None of those deals, needless to say, relied exclusively (or even primarily) on spending cuts to reduce the deficit. And given the current political landscape, there’s little reason to think that budget cuts will be more attractive in the future. Consider a late-2013 survey, which found that 62 percent of Republicans say that protecting current levels of spending for Medicare and Social Security is more important than cutting the deficit (to say nothing of the 79 percent of Democrats or 66 percent of Independents who say the same). A 2010 survey even found that 70 percent of those who self-identify with the Tea Party movement oppose cuts to Medicare or Medicaid to help close the deficit. If significant spending cuts are hard deliver today, they will likely be even harder to deliver tomorrow as America ages and relies more heavily on the very programs that need to be addressed.
A carbon tax cannot, by itself, solve our fiscal problems. It can, however, make a significant contribution. Economist Gilbert Metcalf estimates that a $30 carbon tax that increased reasonably over time could, by the year 2050, raise 0.79 percent of GDP (0.49 percent of GDP if distributional offsets are provided to protect low income households).
Many conservatives, however, think that the best way to contain spending is to starve the government of tax revenues. Adopting a carbon tax to reduce debt, they believe, takes policy in exactly the wrong direction. But government—as we can see in the above figure—continues to spend whether tax revenues can support that spending or not. In fact, recent research suggests that tax cuts have led to increases in government spending and, subsequently, increases in taxes to offset the hit to the Treasury. This could be because:
- Political decisions about spending are made independent of political decisions about taxes;
- Tax cuts weaken the link in voters’ minds between spending and taxes and thus increases demand for more spending; and/or
- Irresponsibility regarding taxes breeds irresponsibility regarding spending.
Some conservatives, of course, will argue that increased revenues from a carbon tax—were they incorporated in a deficit reduction deal—would almost certainly fuel additional spending and thus have no impact on the debt. While that can’t be ruled out, it is worth noting that large-scale budget deals in the past have indeed reduced deficits. It takes no great leap of faith to believe that past is prologue.
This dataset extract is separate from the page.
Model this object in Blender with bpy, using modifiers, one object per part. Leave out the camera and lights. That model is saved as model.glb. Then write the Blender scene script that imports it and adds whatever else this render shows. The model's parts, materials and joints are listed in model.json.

Conservatives are right to worry that tax increases will have a negative impact on economic growth. But it’s unclear how much of an impact. Harms, after all, would be offset by reductions in future tax rates (taxing today to pay off debt rather than taxing tomorrow to do the same), a reduction in interest rates, and an increase in public savings, both of which would follow from a lower deficit. A recent study from economists at Resources for the Future suggests that using carbon tax revenues to reduce the deficit provides even greater economic returns than using those revenues to cut taxes now.
It is unlikely that carbon tax revenues will be used to retire debt outside of a larger budget deal. Selling one serving of political spinach (a carbon tax) is hard enough. Selling an entire plate of spinach (a carbon tax and deficit reduction) is harder still.
Such a plan might become politically attractive, however, if political leaders have already made the decision to (finally) confront America’s staggering public debt. In that case, tax revenues will likely have to be raised somehow, and raising them by taxing pollution—and thereby addressing the risks associated with climate change—is a more salable alternative than raising them by directly taxing income or labor.